Los años de entreguerras fueron también años de duras pruebas vitales. En 1934 fallecía su esposo sumiéndola en una terrible depresión. Un año después, Astrid, la nueva reina de los belgas, esposa de su hijo y nuevo rey,Leopoldo III, fallecía en un trágico accidente. Isabel permaneció al lado de su hijo asumiendo de nuevo un papel activo en la monarquía.
Poco tiempo después, Bélgica se enfrentaba a una nueva invasión alemana. En 1940, los nazis entraban en territorio belga y de nuevo la reina viuda se quedó junto a su pueblo. En esta ocasión, se centró en ayudar a huir a muchos judíos que se vieron amenazados por el nazismo. Una labor que le valió ser reconocida años después como “Justa entre las Naciones”.

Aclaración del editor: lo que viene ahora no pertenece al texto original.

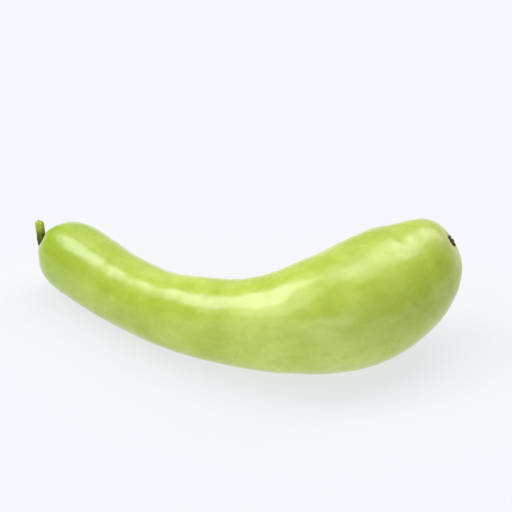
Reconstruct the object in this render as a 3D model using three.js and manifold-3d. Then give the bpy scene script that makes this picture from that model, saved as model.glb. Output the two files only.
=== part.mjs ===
// A curved bottle gourd as picked, lying on its side on a level surface: the fruit, the short cut
// stalk that it hung from, and the corky button that its dried flower left at the other end.
// Units are millimetres and +Z is up. +X runs from the stalk end to the blossom end, and the body
// bows towards -Y. The origin is on the surface, under the middle of the gourd's box.
import * as THREE from "three";
import { mergeVertices } from "three/addons/utils/BufferGeometryUtils.js";
import Module from "manifold-3d";

// The body, from the stalk end to the blossom end. Each station steers one smooth curve: where its
// middle lies in plan (x, y), the radius there, and how far its underside is lifted off the surface.
const STATIONS = [
  { x: -177.4, y: 73.4, radius: 30.7, lift: 3 },
  { x: -152.7, y: 56.2, radius: 30.8, lift: 2 },
  { x: -121, y: 21.2, radius: 28.6, lift: 0 },
  { x: -85, y: -16.8, radius: 28.4, lift: 0 },
  { x: -45, y: -42.5, radius: 31.9, lift: 0.8 },
  { x: -4, y: -58.6, radius: 34.6, lift: 1.5 },
  { x: 34, y: -64.3, radius: 43.1, lift: 0.5 },
  { x: 69, y: -56.3, radius: 49.1, lift: -1 },
  { x: 93, y: -41, radius: 50.5, lift: 0.8 },
  { x: 122.3, y: -22.7, radius: 46.3, lift: 16 },
  { x: 140.8, y: -15, radius: 41.7, lift: 35.4 },
  { x: 154.6, y: -14.3, radius: 49.8, lift: 37.4 },
];
const PRESS = 0.5; // the rind gives this much where the gourd's own weight presses it flat

// The two rounded ends: how far each runs in along the body, and the dimple in its tip.
const STALK_END = { length: 47, dimple: 2.2, dimpleRadius: 8 };
const BLOSSOM_END = { length: 77, dimple: 1.6, dimpleRadius: 7 };
const BLUNTNESS = 3; // 2 would make each end half an ellipse, and more keeps it full for longer

// The stalk leaves along the body's own line, then turns up. Rise is measured straight up.
const STALK_BEND = [
  { out: 0, rise: 0 },
  { out: 4.6, rise: 0 },
  { out: 8.4, rise: 1.2 },
  { out: 10.2, rise: 8 },
  { out: 10.6, rise: 20 },
];
const STALK_PROFILE = [
  { share: 0, radius: 5.4 },
  { share: 0.12, radius: 5.1 },
  { share: 0.35, radius: 3.9 },
  { share: 0.6, radius: 3.5 },
  { share: 0.85, radius: 3.9 },
  { share: 0.97, radius: 3.1 },
  { share: 1, radius: 1.2 },
];
const STALK_RIBS = { count: 5, height: 0.07 }; // height as a share of the stalk's radius

// The dried flower's scar: a low button with a raised rim and the stub of the style in its middle.
const SCAR_PROFILE = [
  { radius: 4.6, height: 0 },
  { radius: 5.0, height: 0.8 },
  { radius: 4.3, height: 1.5 },
  { radius: 2.6, height: 1.1 },
  { radius: 1.1, height: 1.3 },
  { radius: 0.8, height: 2.1 },
];

const GAP = 0.3; // clearance between pieces that touch
const BODY_STEPS = 80;
const BODY_SIDES = 44;
const STALK_STEPS = 26;
const STALK_SIDES = 30;
const SCAR_SIDES = 28;

const UP = new THREE.Vector3(0, 0, 1);

const wasm = await Module();
wasm.setup();

/** The four weights of a uniform cubic B-spline, a share w of the way along one of its spans. */
function splineWeights(w) {
  return [(1 - w) ** 3, 3 * w ** 3 - 6 * w ** 2 + 4, 1 + 3 * (w + w ** 2 - w ** 3), w ** 3].map(
    (weight) => weight / 6,
  );
}

/** The spline steered by a list of numbers, at t from 0 to 1. It starts and ends on the list's ends. */
function splineAt(values, t) {
  const last = values.length - 1;
  const steered = [2 * values[0] - values[1], ...values, 2 * values[last] - values[last - 1]];
  const span = Math.min(Math.floor(t * last), last - 1);
  return splineWeights(t * last - span).reduce((sum, w, i) => sum + w * steered[span + i], 0);
}

/** A smooth curve in space, steered by a list of points. */
class SmoothPath extends THREE.Curve {
  constructor(points) {
    super();
    this.axes = ["x", "y", "z"].map((axis) => points.map((point) => point[axis]));
    this.arcLengthDivisions = 600;
  }

  getPoint(t, target = new THREE.Vector3()) {
    return target.set(...this.axes.map((values) => splineAt(values, t)));
  }
}

/** How much of its full radius a rounded end keeps, at a distance in from its tip. */
function roundedShare(distance, end) {
  const inward = Math.max(0, 1 - distance / end.length);
  return Math.sqrt(1 - inward ** BLUNTNESS);
}

/** How deep an end's dimple is, at a radius from the body's middle line. */
function dimpleDepth(radius, end) {
  return end.dimple * Math.exp(-((radius / end.dimpleRadius) ** 2));
}

/**
 * Bends a lathe-turned shape along a path. The lathe's axis, from y = 0 up, becomes the path, and
 * swell scales each point's distance from it by angle.
 */
function bendAlong(turned, path, swell = () => 1) {
  const length = path.getLength();
  const position = turned.getAttribute("position");
  const from = new THREE.Vector3();
  for (let i = 0; i < position.count; i++) {
    from.fromBufferAttribute(position, i);
    const share = THREE.MathUtils.clamp(from.y / length, 0, 1);
    const tangent = path.getTangentAt(share);
    const side = tangent.clone().cross(UP).normalize();
    const rise = side.clone().cross(tangent);
    const scale = swell(Math.atan2(from.z, from.x));
    const beyond = from.y - share * length;
    const to = path
      .getPointAt(share)
      .addScaledVector(tangent, beyond)
      .addScaledVector(side, from.x * scale)
      .addScaledVector(rise, from.z * scale);
    position.setXYZ(i, to.x, to.y, to.z);
  }
  return turned;
}

/** The manifold-3d solid of a closed geometry. */
function solidOf(geometry) {
  const bare = geometry.clone();
  bare.deleteAttribute("normal");
  bare.deleteAttribute("uv");
  const merged = mergeVertices(bare, 1e-3);
  return new wasm.Manifold(
    new wasm.Mesh({
      numProp: 3,
      vertProperties: merged.getAttribute("position").array,
      triVerts: new Uint32Array(merged.index.array),
    }),
  );
}

/** The geometry of a manifold-3d solid. */
function geometryOf(solid) {
  const { vertProperties, triVerts } = solid.getMesh();
  return new THREE.BufferGeometry()
    .setAttribute("position", new THREE.BufferAttribute(vertProperties, 3))
    .setIndex(new THREE.BufferAttribute(triVerts, 1));
}

/** The body's middle line: each station's centre is its radius and its lift above the surface. */
const bodyPath = new SmoothPath(
  STATIONS.map(({ x, y, radius, lift }) => ({ x, y, z: radius + lift - PRESS })),
);
const bodyLength = bodyPath.getLength();

/** The body's radius at a distance from its stalk end, before the ends are rounded off. */
function bodyRadius(distance) {
  const radii = STATIONS.map((station) => station.radius);
  return splineAt(radii, bodyPath.getUtoTmapping(distance / bodyLength));
}

/** The fruit: a turned profile bent along the middle line, cut level where it rests. */
function makeFruit() {
  const profile = [];
  for (let i = 0; i <= BODY_STEPS; i++) {
    // Cosine steps crowd the rings towards both tips, where the profile turns quickly.
    const along = (bodyLength * (1 - Math.cos((Math.PI * i) / BODY_STEPS))) / 2;
    const onTip = i === 0 || i === BODY_STEPS;
    const rounding =
      roundedShare(along, STALK_END) * roundedShare(bodyLength - along, BLOSSOM_END);
    const radius = onTip ? 0 : bodyRadius(along) * rounding;
    const dent =
      along < bodyLength / 2 ? dimpleDepth(radius, STALK_END) : -dimpleDepth(radius, BLOSSOM_END);
    profile.push(new THREE.Vector2(radius, along + dent));
  }
  const grown = bendAlong(new THREE.LatheGeometry(profile, BODY_SIDES), bodyPath);
  grown.computeBoundingBox();
  const size = grown.boundingBox.getSize(new THREE.Vector3());
  const reach = 2 * size.length();
  const above = new THREE.BoxGeometry(reach, reach, reach).translate(0, 0, reach / 2);
  return geometryOf(solidOf(grown).intersect(solidOf(above)));
}

/** The stalk: turned, ribbed and bent up, with its foot just clear of the stalk end's dimple. */
function makeStalk() {
  const tip = bodyPath.getPointAt(0);
  const outward = bodyPath.getTangentAt(0).negate();
  const foot = dimpleDepth(STALK_PROFILE[0].radius, STALK_END) - GAP;
  const path = new SmoothPath(
    STALK_BEND.map(({ out, rise }) =>
      tip
        .clone()
        .addScaledVector(outward, out - foot)
        .addScaledVector(UP, rise),
    ),
  );
  const length = path.getLength();
  const shares = STALK_PROFILE.map((point) => point.share);
  const radii = STALK_PROFILE.map((point) => point.radius);
  const profile = [new THREE.Vector2(0, 0)];
  for (let i = 0; i <= STALK_STEPS; i++) {
    const t = i / STALK_STEPS;
    profile.push(new THREE.Vector2(splineAt(radii, t), length * splineAt(shares, t)));
  }
  profile.push(new THREE.Vector2(0, length));
  return bendAlong(
    new THREE.LatheGeometry(profile, STALK_SIDES),
    path,
    (angle) => 1 + STALK_RIBS.height * Math.cos(STALK_RIBS.count * angle),
  );
}

/** The flower scar: a turned button, seated just clear of the blossom end's dimple. */
function makeFlowerScar() {
  const last = SCAR_PROFILE[SCAR_PROFILE.length - 1];
  const seat = GAP - dimpleDepth(SCAR_PROFILE[0].radius, BLOSSOM_END);
  const profile = [
    new THREE.Vector2(0, SCAR_PROFILE[0].height),
    ...SCAR_PROFILE.map(({ radius, height }) => new THREE.Vector2(radius, height)),
    new THREE.Vector2(0, last.height),
  ];
  const outward = bodyPath.getTangentAt(1);
  return new THREE.LatheGeometry(profile, SCAR_SIDES)
    .translate(0, seat, 0)
    .applyQuaternion(
      new THREE.Quaternion().setFromUnitVectors(new THREE.Vector3(0, 1, 0), outward),
    )
    .translate(...bodyPath.getPointAt(1).toArray());
}

/** A named mesh in its own finish. */
function piece(name, geometry, color, roughness) {
  const finish = new THREE.MeshStandardMaterial({ color, roughness, metalness: 0 });
  const mesh = new THREE.Mesh(geometry, finish);
  mesh.name = name;
  return mesh;
}

const gourd = new THREE.Group();
gourd.add(
  piece("fruit", makeFruit(), 0xb0ca60, 0.38),
  piece("stalk", makeStalk(), 0x6f8424, 0.7),
  piece("flower_scar", makeFlowerScar(), 0x6b5a34, 0.9),
);

const middle = new THREE.Box3().setFromObject(gourd, true).getCenter(new THREE.Vector3());
gourd.position.set(-middle.x, -middle.y, 0);

export default gourd;
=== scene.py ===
"""A curved bottle gourd, as picked, lying on a pale surface under soft studio light.

The fruit, its stalk and its flower scar are each a surface computed on a grid, with one parameter
along a middle line and the other round it. Lengths are in metres, and every piece is made where the
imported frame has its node.
"""

import logging
import math
from dataclasses import dataclass
from enum import Enum
from typing import Optional, Union

import bpy
import numpy as np
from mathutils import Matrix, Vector


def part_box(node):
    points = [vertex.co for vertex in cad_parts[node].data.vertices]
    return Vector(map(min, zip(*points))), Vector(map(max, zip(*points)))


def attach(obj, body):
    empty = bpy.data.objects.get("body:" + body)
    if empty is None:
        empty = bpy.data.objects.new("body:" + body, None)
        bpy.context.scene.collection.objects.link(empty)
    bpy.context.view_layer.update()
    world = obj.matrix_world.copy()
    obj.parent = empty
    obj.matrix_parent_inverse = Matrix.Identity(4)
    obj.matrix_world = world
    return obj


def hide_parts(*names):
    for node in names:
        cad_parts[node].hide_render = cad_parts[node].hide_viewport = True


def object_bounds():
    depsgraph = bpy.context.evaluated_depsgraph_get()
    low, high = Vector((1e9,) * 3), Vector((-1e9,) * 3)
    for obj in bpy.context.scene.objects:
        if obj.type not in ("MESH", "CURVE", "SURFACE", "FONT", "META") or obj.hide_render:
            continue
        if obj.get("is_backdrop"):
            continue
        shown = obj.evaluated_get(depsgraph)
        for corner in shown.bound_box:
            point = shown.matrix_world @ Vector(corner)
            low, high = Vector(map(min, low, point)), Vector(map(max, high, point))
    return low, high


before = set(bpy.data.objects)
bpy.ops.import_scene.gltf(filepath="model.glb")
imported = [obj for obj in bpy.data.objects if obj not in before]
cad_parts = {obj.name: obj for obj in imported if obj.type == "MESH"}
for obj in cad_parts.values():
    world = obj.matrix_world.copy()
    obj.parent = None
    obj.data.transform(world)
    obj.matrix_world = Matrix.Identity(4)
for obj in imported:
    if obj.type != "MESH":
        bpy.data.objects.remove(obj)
CAD_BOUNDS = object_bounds()

ROOT_BODY = "root"
MM = 0.001
UP = np.array([0.0, 0.0, 1.0])

log = logging.getLogger("gourd")

Colour = tuple[float, float, float]
Inputs = dict[Union[str, int], object]


class Operation(Enum):
    """The arithmetic that the Math and Vector Math nodes do here."""

    ADD = "ADD"
    SUBTRACT = "SUBTRACT"
    MULTIPLY = "MULTIPLY"



# --------------------------------------------------------------------------------------------------
# Curves, waves and grids
# --------------------------------------------------------------------------------------------------


def spline(values: np.ndarray, t: np.ndarray) -> np.ndarray:
    """A uniform cubic B-spline that starts and ends on its first and last values.

    With w the share of the way through a span, the four values about it weigh (1 - w)^3,
    3w^3 - 6w^2 + 4, 1 + 3w + 3w^2 - 3w^3 and w^3, all over 6. The list is lengthened at each end by
    its own reflection in the end value.

    Args:
        values: The steering values, one row each.
        t: Where to read the spline, from 0 to 1.

    Returns:
        One row for each t.
    """
    steer = np.asarray(values, float).reshape(len(values), -1)
    steer = np.vstack([2 * steer[0] - steer[1], steer, 2 * steer[-1] - steer[-2]])
    spans = len(values) - 1
    span = np.clip(np.floor(t * spans).astype(int), 0, spans - 1)
    w = (t * spans - span)[:, None]
    weights = ((1 - w) ** 3, 3 * w**3 - 6 * w**2 + 4, 1 + 3 * (w + w**2 - w**3), w**3)
    return sum(weight * steer[span + i] for i, weight in enumerate(weights)) / 6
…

Durante el resto de su vida, la reina Isabel Gabriela de Bélgica continuó trabajando por los más desfavorecidos impulsando proyectos solidarios y llegó a ser considerada como una de las reinas más queridas de la historia del siglo XX. Falleció en Bruselas el 23 de noviembre de 1965. El cardenal Leo Jozef Suenens, que ofició su funeral, la recordó como la reina de los desventurados y afirmó que fue una reina “de gran corazón”.